Mengacu pada UU No. 34 Tahun 2004 tentang TNI, pelibatan TNI dalam pemberantasan terorisme adalah merupakan salah satu tugas pokok TNI selain perang. Hanya saja pelibatan tanpa pengaturan yang jelas, yang lahir dari keputusan politik negara, dipandang memunculkan masalah baru. Kalangan masyarakat sipil bahkan menyebut SBY memancing munculnya polemik lama, dan seruan SBY pada ulang tahun ke 65 patut dikritisi.

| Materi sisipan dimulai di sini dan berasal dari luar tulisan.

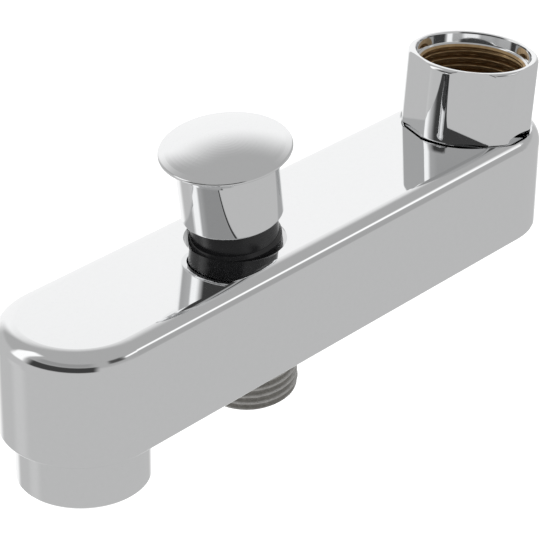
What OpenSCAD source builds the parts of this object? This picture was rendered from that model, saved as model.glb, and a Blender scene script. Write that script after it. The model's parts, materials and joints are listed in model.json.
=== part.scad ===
// Wall bath spout with a pull-up diverter: a straight cast body with round ends that hangs
// from a union nut, a diverter knob on top, a threaded hose outlet and an aerator below.
// Millimetres. +X runs along the spout towards the aerator and +Z is up along the inlet
// axis. The origin is the middle of the inlet washer's sealing face.

/* [Body] */
// Width of the body, which is also the diameter of its round ends
body_w = 35; // [34:0.5:40]
// Depth of the body from top face to bottom face
body_h = 25.8; // [25:0.2:32]
// Distance along the body from the inlet axis to the aerator axis
reach = 126.8; // [118:1:220]
// Fall of the body below square to the inlet axis, degrees
body_slope = 5; // [0:0.5:6]
// Radius that rounds the upper edge
top_round = 4.4; // [2:0.2:5]
// Radius that rounds the lower edge
bottom_round = 1; // [0.4:0.1:2]
// Thickness of the casting around the waterway
wall = 3; // [2.2:0.1:3.2]
// Depth of the level seat for the union nut below the body's top face on the inlet axis
seat_drop = 1.4; // [1:0.1:2]
// Width of the ring of the nut seat that shows around the nut
seat_margin = 0.4; // [0.3:0.1:0.8]
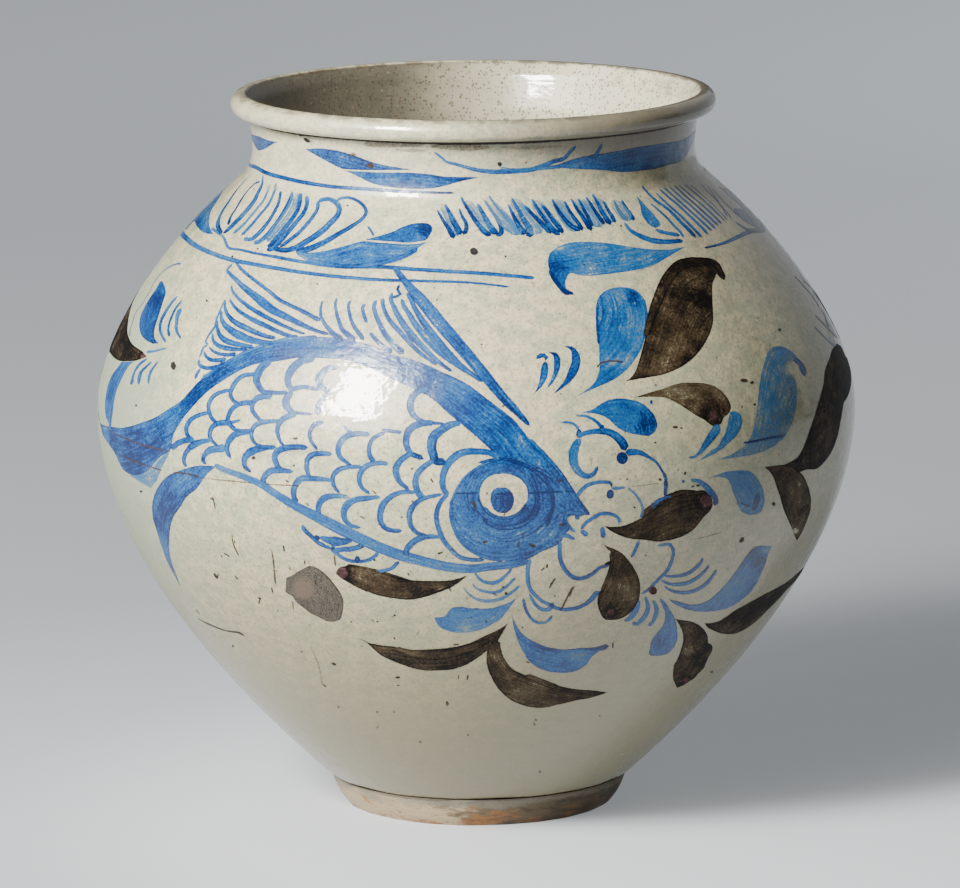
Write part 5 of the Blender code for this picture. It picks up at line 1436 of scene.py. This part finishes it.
underRollShadowAndStains = dict(paint=ironSpotAndShadow, load=0.62, fade=0.0, pool=0.0, lines=[
    ("@-180:416.3 @-150:416.5 @-120:416.2 @-90:416.4 @-60:416.2 @-30:416.5 @0:416.2 @30:416.4 @60:416.2 @90:416.5 @120:416.3 "
     "@150:416.4 @180:416.3", "2.0 2.6 2.2 3.0 2.4 2.8 2.4 3.0 2.0 2.4 2.0", 0.66),
    ("365,143.5 385,144 400,144.5 425,145", "3 5 3 1", 0.2), ("430,145.5 450,146.5 472,147 490,146.5", "1.5 4 5 2", 0.24),
    ("395,149 412,150 430,150", "1 2.5 1", 0.16), ("256,119 280,126.5 305,131.5 335,135.5 365,138.5", "2 4.5 5 5 3", 0.12),
    ("306,138 310,140 314,141", "1 3 1", 0.7), ("500,146.5 530,147 560,145", "1 3 1", 0.15),
])

# the scar where another pot was stuck to this one in the kiln

scarPatch = dict(paint=kilnScar, load=0.9, leafFade=0.0, leaves=[
    ("286,579 285.5,587 285,592 292,596 296,602 302,607 310,613 318,617 326,621 333,622",
     "286,578 291,576 297,572 303,569 309,566 314,567 321,571 328,577 334,584 339,591 342.5,598 343,605 342,613 339,620 "
     "333,622", 0.9),
], pools=[
    (303, 588, 13, -0.75), (322, 600, 9, -0.25),
])


# the front as the photograph shows it, each motif a piece of its own

motifs = {
    "neckBand": neckBand, "shoulderFan": shoulderLeft, "shoulderRings": shoulderRings, "lappets": lappets,
    "shoulderSprays": shoulderRight, "sideFlower": sideFlower, "sideFlowerLeaf": sideFlowerLeaf,
    "fishBack": fishBack, "fishFins": fishFins, "fishScales": fishScales, "fishHead": fishHead, "commas": commas,
    "flowerWash": flowerWash, "flowerLines": flowerLines, "ironLeaves": ironLeaves,
}
for name, design in motifs.items():
    motif(name, design)

# short scratches and scuffs scattered over the worn lower half
scuffs = {"tries": 60, "across": (205, 560), "down": (470, 735), "middle": 470, "halfWidth": 300, "narrowBelow": 560,
          "narrowing": 0.95, "lean": (1.4, 0.55), "length": (2.0, 7.0), "width": "0.7", "load": (0.22, 0.60)}
for _ in range(scuffs["tries"]):
    x, y = grain.uniform(*scuffs["across"]), grain.uniform(*scuffs["down"])
    if abs(x - scuffs["middle"]) < scuffs["halfWidth"] - max(y - scuffs["narrowBelow"], 0) * scuffs["narrowing"]:
        lean, length = grain.normal(*scuffs["lean"]), grain.uniform(*scuffs["length"])
        ends = f"{x:.1f},{y:.1f} {x + math.cos(lean) * length:.1f},{y + math.sin(lean) * length:.1f}"
        spots["lines"].append((ends, scuffs["width"], grain.uniform(*scuffs["load"])))
motif("spots", spots)
motif("underRollShadowAndStains", underRollShadowAndStains)
motif("kilnScar", scarPatch, slot="bare_clay")
print("front painted")

# the back can't be seen in the photograph: the same kinds of strokes, turned half round
# the fish and the flower are mirrored too, and drawn in a little

motifs["neckBand"] = dict(neckBand, pools=())
mirrored = {"mirror": True, "squeeze": 0.84}
behind = {
    "fishBack": mirrored, "fishFins": mirrored, "fishScales": mirrored, "fishHead": mirrored, "commas": mirrored,
    "flowerWash": mirrored, "flowerLines": mirrored, "ironLeaves": mirrored, "neckBand": {"squeeze": 0.9},
    "shoulderFan": {}, "lappets": {}, "shoulderSprays": {}, "sideFlower": {}, "sideFlowerLeaf": {},
}
for name, placing in behind.items():
    motif("back" + name[0].upper() + name[1:], motifs[name], turn=math.pi, **placing)
print("back painted")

Sebabnya, Keinginan SBY melalui pemaksimalan kerja struktur komando territorial bertolak belakang dengan semangat reformasi TNI yang dimulai sejak 12 tahun silam, yakni amanat untuk menghapuskan Koter yang juga tertuang di dalam UU TNI. Koter dalam pelaksanaan penggelaran kekuatan TNI, dianggap memberi peluang bagi kepentingan politik praktis. Riset yang dilakukan menunjukkan bahwa Koter banyak sekali melakukan praktik ilegal, seperti politik praktis, bisnis ilegal dan kekerasan, karenanya struktur ini perlu dihapus. Sistem Komando Teritorial juga dinilai sudah tidak relevan lagi dengan konteks ancaman saat ini.